García Martínez – 13 mayo 1993
Estoy leyendo al mismo tiempo las memorias de Cela y de Manuel Vicent. Dos buenos escritores, si se me permite decirlo así. Y, una vez más, la experiencia me lleva a concluir que el mundo es un pañuelo y la vida una broma (más o menos pesada, según los casos). Pues tenemos que el Cela artillero del ejército nacional -alto, delgado y un poco tísico- llega con su batería al Levante. Y allí, entre naranjos, existe en esos momentos un criajo de cortísima edad y ojos claros, que le dicen Manolito Vicent.

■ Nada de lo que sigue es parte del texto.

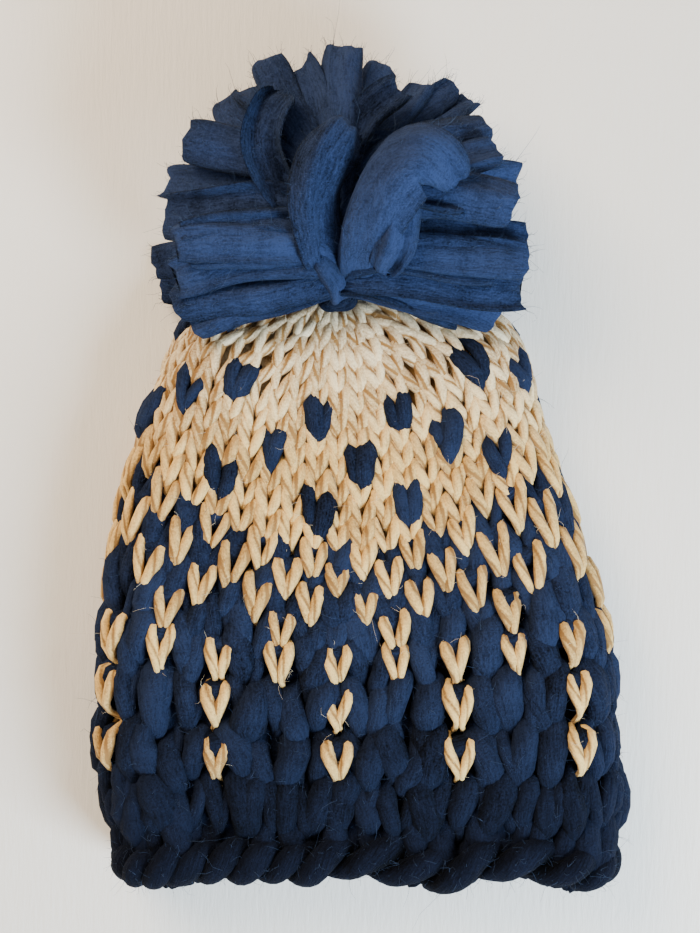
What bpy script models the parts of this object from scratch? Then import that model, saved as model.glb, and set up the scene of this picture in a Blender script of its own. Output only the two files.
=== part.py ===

Ni el uno sabe del otro, ni tampoco el otro del uno. Y, sin embargo, están ahí juntos, envueltos en perfume de azahar y rumor de agua. El artillero Cela desconoce que el padre de Manolito se ha pasado la guerra civil escondido en la buhardilla de su vivienda. Lo que le preocupa mayormente al artillero es que no le roben una de las dos únicas botellas de orujo que le quedan en la mochila. A lo mejor se vieron sin verse, el valencianito y el gallego. Supongamos: una mujer lleva en brazos a un niño. El artillero -cabo al que después le arrancarían el grado…, se para un momento y mira, por mirarlo, al pequeño de pelo rubio y no ocurre nada más.
De modo que Cela y Vicent -dos estupendos escritores, si se me permite decirlo así- se cruzaron un día ya lejano. Y quizás se hayan enterado ahora, medio siglo después, leyendo cada uno las memorias recién publicadas del otro.